Secrecy and Transparency in the Patent World

“The patent system is built on a grand bargain: to gain exclusive rights to practice their inventions, inventors must disclose their proprietary knowledge publicly.”

As highlighted in the quote above by researchers Deepak Hegde and Stuart Graham in Science Magazine, the patent system relies on a concession between secrecy vs. transparency.

While pop culture may bias us to think of inventors as primarily secretive – I like to think of Morgan Freeman’s character building incredible things in Batman’s cave – the reality is that inventors are trying to balance the secrecy and transparency trade-off.

In the United States, patent applications go through the US Patent & Trade Office (USPTO), which has the power to change how these trade-offs work. 15 years ago, the USPTO did just that. 

Change in the Law

Prior to 1999, inventors had the freedom to keep patent ideas secret until they were granted by the US Patents & Trade Commission.

This was inconsistent with most international patent law, as most other countries have required inventors to publish their patent application to the public within 18 months of filing. In 1999, Congress passed the American Inventors Protection Act (AIPA), requiring inventors to join the rest of the world and publish their filings publically within 18 months of the application date.

This law applies only to utility patents, the most common type of patent, which are granted to inventions which aid in useful or new improvements on process, machine, manufacture, or creation of new matter. AIPA exempts design patents, such as those involved in cases like the Apple-Samsung war.


This law has drawn a great deal of criticism. Upon the passing of AIPA, 24 Nobel Laureates in economics and sciences wrote a letter to Congress contending that the inability to keep patents secret until they are officially granted is detrimental to many inventors for whom patent secrecy is essential. Hegde and Graham find that policy makers are of two beliefs—the first believe secrecy in patenting is important for the private benefit to inventors, the second believe disclosure is important for the societal benefit to innovation.

Congress responded to the letter by allowing inventors to opt-out of the 18 month disclosure requirement.
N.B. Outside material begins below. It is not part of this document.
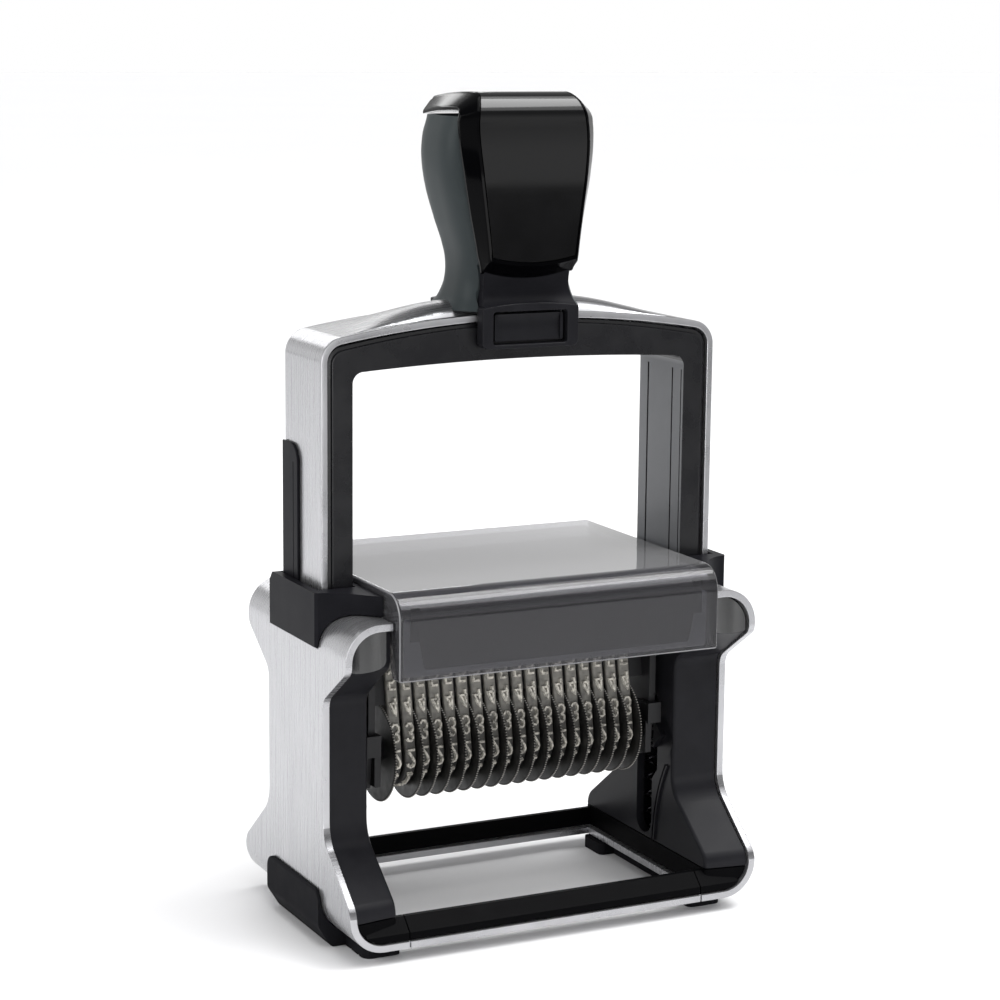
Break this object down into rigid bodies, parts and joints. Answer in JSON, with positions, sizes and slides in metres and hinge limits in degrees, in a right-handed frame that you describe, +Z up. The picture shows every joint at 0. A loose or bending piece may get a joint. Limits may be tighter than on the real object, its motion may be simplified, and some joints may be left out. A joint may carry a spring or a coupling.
{
  "type": "self-inking numbering stamp",
  "caption": "Heavy-duty self-inking stamp with a press bow and handle, a flip-over print head of digit bands turned by thumbwheels, and a slide-out ink pad under a clear hood.",
  "frame": {"origin": "centre of the footprint on the table, at the underside of the feet", "axes": "+X to the right seen from the front, +Y to the rear, +Z up along the press stroke"},
  "size_m": [0.1018, 0.0612, 0.1833],
  "materials": {
    "brushed_silver": "vertically brushed, satin anodised",
    "satin_black": "satin moulded",
    "gloss_black": "polished",
    "soft_grip": "soft-touch, fine grain",
    "foot_rubber": "matte",
    "smoked_clear": "clear, smoked grey",
    "spring_steel": "drawn wire",
    "ink_foam": "ink-soaked felt",
    "band_rubber": "moulded rubber, lightly inked"
  },
  "bodies": {
    "housing": {"base_shell": "brushed_silver", "base_frame": "satin_black", "left_cheek": "satin_black", "right_cheek": "satin_black", "left_collar": "satin_black", "right_collar": "satin_black", "left_foot": "foot_rubber", "right_foot": "foot_rubber", "pad_housing": "satin_black", "hood": "smoked_clear", "left_return_spring": "spring_steel", "right_return_spring": "spring_steel"},
    "bow": {"bow_shell": "brushed_silver", "bow_liner": "satin_black", "left_slide_bar": "satin_black", "right_slide_bar": "satin_black", "handle_core": "soft_grip", "handle_strap": "gloss_black", "handle_window": "gloss_black"},
    "lock": {"lock_button": "satin_black"},
    "cartridge": {"pad_cartridge": "satin_black", "ink_pad": "ink_foam"},
    "print_head": {"head_frame": "satin_black", "wheel_axle": "spring_steel", "number_band_01": "band_rubber", "number_band_02": "band_rubber", "number_band_03": "band_rubber", "number_band_04": "band_rubber", "number_band_05": "band_rubber", "number_band_06": "band_rubber", "number_band_07": "band_rubber", "number_band_08": "band_rubber", "number_band_09": "band_rubber", "number_band_10": "band_rubber", "number_band_11": "band_rubber", "number_band_12": "band_rubber", "number_band_13": "band_rubber", "number_band_14": "band_rubber", "number_band_15": "band_rubber", "number_band_16": "band_rubber", "number_band_17": "band_rubber", "number_band_18": "band_rubber"},
    "thumbwheel_01": {"thumbwheel_01": "satin_black"},
    "thumbwheel_02": {"thumbwheel_02": "satin_black"},
    "thumbwheel_03": {"thumbwheel_03": "satin_black"},
    "thumbwheel_04": {"thumbwheel_04": "satin_black"},
    "thumbwheel_05": {"thumbwheel_05": "satin_black"},
    "thumbwheel_06": {"thumbwheel_06": "satin_black"},
    "thumbwheel_07": {"thumbwheel_07": "satin_black"},
    "thumbwheel_08": {"thumbwheel_08": "satin_black"},
    "thumbwheel_09": {"thumbwheel_09": "satin_black"},
    "thumbwheel_10": {"thumbwheel_10": "satin_black"},
    "thumbwheel_11": {"thumbwheel_11": "satin_black"},
    "thumbwheel_12": {"thumbwheel_12": "satin_black"},
    "thumbwheel_13": {"thumbwheel_13": "satin_black"},
    "thumbwheel_14": {"thumbwheel_14": "satin_black"},
    "thumbwheel_15": {"thumbwheel_15": "satin_black"},
    "thumbwheel_16": {"thumbwheel_16": "satin_black"},
    "thumbwheel_17": {"thumbwheel_17": "satin_black"},
    "thumbwheel_18": {"thumbwheel_18": "satin_black"}
  },
  "joints": [
    {"name": "press_slide", "type": "slide", "parent": "housing", "child": "bow", "axis": [0, 0, -1], "range_m": [0, 0.043], "stiffness_N_per_m": 400, "springref_m": -0.02, "deforming": ["left_return_spring", "right_return_spring"]},
    {"name": "head_flip", "type": "hinge", "parent": "bow", "child": "print_head", "pos_m": [0, 0, 0.057], "axis": [-1, 0, 0], "range_deg": [0, 180]},
    {"name": "lock_press", "type": "slide", "parent": "bow", "child": "lock", "axis": [0, 1, 0], "range_m": [0, 0.002], "stiffness_N_per_m": 300, "springref_m": -0.002},
    {"name": "cartridge_slide", "type": "slide", "parent": "housing", "child": "cartridge", "axis": [0, 1, 0], "range_m": [0, 0.055]},
    {"name": "digit_01_turn", "type": "hinge", "parent": "print_head", "child": "thumbwheel_01", "pos_m": [-0.02916, 0, 0.0382], "axis": [1, 0, 0], "continuous": true},
    {"name": "digit_02_turn", "type": "hinge", "parent": "print_head", "child": "thumbwheel_02", "pos_m": [-0.02573, 0, 0.0382], "axis": [1, 0, 0], "continuous": true},
    {"name": "digit_03_turn", "type": "hinge", "parent": "print_head", "child": "thumbwheel_03", "pos_m": [-0.02229, 0, 0.0382], "axis": [1, 0, 0], "continuous": true},
    {"name": "digit_04_turn", "type": "hinge", "parent": "print_head", "child": "thumbwheel_04", "pos_m": [-0.01886, 0, 0.0382], "axis": [1, 0, 0], "continuous": true},
    {"name": "digit_05_turn", "type": "hinge", "parent": "print_head", "child": "thumbwheel_05", "pos_m": [-0.01544, 0, 0.0382], "axis": [1, 0, 0], "continuous": true},
    {"name": "digit_06_turn", "type": "hinge", "parent": "print_head", "child": "thumbwheel_06", "pos_m": [-0.01201, 0, 0.0382], "axis": [1, 0, 0], "continuous": true},
    {"name": "digit_07_turn", "type": "hinge", "parent": "print_head", "child": "thumbwheel_07", "pos_m": [-0.00857, 0, 0.0382], "axis": [1, 0, 0], "continuous": true},
    {"name": "digit_08_turn", "type": "hinge", "parent": "print_head", "child": "thumbwheel_08", "pos_m": [-0.00515, 0, 0.0382], "axis": [1, 0, 0], "continuous": true},
    {"name": "digit_09_turn", "type": "hinge", "parent": "print_head", "child": "thumbwheel_09", "pos_m": [-0.00171, 0, 0.0382], "axis": [1, 0, 0], "continuous": true},
    {"name": "digit_10_turn", "type": "hinge", "parent": "print_head", "child": "thumbwheel_10", "pos_m": [0.00171, 0, 0.0382], "axis": [1, 0, 0], "continuous": true},
    {"name": "digit_11_turn", "type": "hinge", "parent": "print_head", "child": "thumbwheel_11", "pos_m": [0.00515, 0, 0.0382], "axis": [1, 0, 0], "continuous": true},
    {"name": "digit_12_turn", "type": "hinge", "parent": "print_head", "child": "thumbwheel_12", "pos_m": [0.00857, 0, 0.0382], "axis": [1, 0, 0], "continuous": true},
    {"name": "digit_13_turn", "type": "hinge", "parent": "print_head", "child": "thumbwheel_13", "pos_m": [0.01201, 0, 0.0382], "axis": [1, 0, 0], "continuous": true},
    {"name": "digit_14_turn", "type": "hinge", "parent": "print_head", "child": "thumbwheel_14", "pos_m": [0.01544, 0, 0.0382], "axis": [1, 0, 0], "continuous": true},
    {"name": "digit_15_turn", "type": "hinge", "parent": "print_head", "child": "thumbwheel_15", "pos_m": [0.01886, 0, 0.0382], "axis": [1, 0, 0], "continuous": true},
    {"name": "digit_16_turn", "type": "hinge", "parent": "print_head", "child": "thumbwheel_16", "pos_m": [0.02229, 0, 0.0382], "axis": [1, 0, 0], "continuous": true},
    {"name": "digit_17_turn", "type": "hinge", "parent": "print_head", "child": "thumbwheel_17", "pos_m": [0.02573, 0, 0.0382], "axis": [1, 0, 0], "continuous": true},
    {"name": "digit_18_turn", "type": "hinge", "parent": "print_head", "child": "thumbwheel_18", "pos_m": [0.02916, 0, 0.0382], "axis": [1, 0, 0], "continuous": true}
  ],
  "couplings": [
    {"joint": "head_flip", "follows": "press_slide", "rad_per_m": 73.06}
  ]
}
This would effectively nullify the AIPA law for those who choose to opt-out.

This led to several questions on the impact of AIPA, primarily:

  1. To what degree do inventors value secrecy?
  2. How do those who choose disclosure compare—in terms of their success as measured by economic impact—to their non-disclosure counterparts?

To help understand these questions, Hegde and Graham researched whether or not inventors value secrecy in patenting.[i] In more research Hegde conducted with Hong Luo, the researchers explore time between patenting and licensing under this new law, to determine its effectiveness in creating measurable impact.[ii]

Research Findings and the Numbers

Inventors do not seem to be as concerned with secrecy as you might expect. In fact, findings show a few things to be true:

  1. Across all disciplines, across all sizes of inventors—most inventors (60%) choose to disclose.
  2. The most economically impactful inventors disclose, and disclose early.
  3. The decision to disclose or not disclose varies distinctly between invention industries.

Below is a chart that shows the industries and the type of inventors, and the degree to which they choose pre-grant disclosure, secrecy, or foreign protection (seeking patent in a foreign country—which typically means disclosure before the patent is granted).

The chart above shows that U.S. large inventors choose disclosure over 50 percent of the time. U.S. small inventors choose disclosure over 60 percent of the time.[iii]

The computer and communication industry chooses pre-patent grant secrecy most often among both U.S. large and small inventors – 16.6 and 17.1 percent, respectively. U.S. large inventors choose secrecy least often in the chemical industry. U.S. large inventors and U.S. small inventors choose secrecy equally often in the drugs and medical instruments industry – 5.3 percent of the time.

Potential Benefits of Transparency to Society

The findings indicate that most inventors are comfortable disclosing their invention ideas. With that in mind, how has this benefited society?

  1. Less duplicative research and money is spent on R&D, aiding in greater scientific and technological advancement.
  2. Commercialization is expanded as patents are viewed as more credible, earlier on, with USPTO publishing—helping inventors in partnering with buyers and licensors.
  3. Time between applications and licensing is faster—about 8.5 months—leading to faster commercialization for an invention.

U.S. patent law is now consistent with most of the world in terms of expecting disclosure within 18 months of application filing. The U.S. is unique in that non-disclosure is an option for inventors who choose to opt-out, should the inventor find private benefit in secrecy. More often than not, most inventors choose to disclose; and the most economically impactful patents are most often disclosed and disclosed early for public knowledge. The new transparency in patent application helps inventors save time and resources allowing them to invest more productively.


[i] Deepak Hegde and Stuart Graham, Do inventors value secrecy in patenting? Evidence from the American Inventor’s Protection Act of 1999,

[ii] Deepak Hegde and Hong Luo, Imperfect Information, Patent Publication, and the Market for Ideas. 2013 Working Paper.

[iii] U.S. small entities are defined by the USPTO as a person, a small business (by government standards), or a nonprofit. U.S. large entities are defined by the USPTO as firms that do not fall in the small entity category.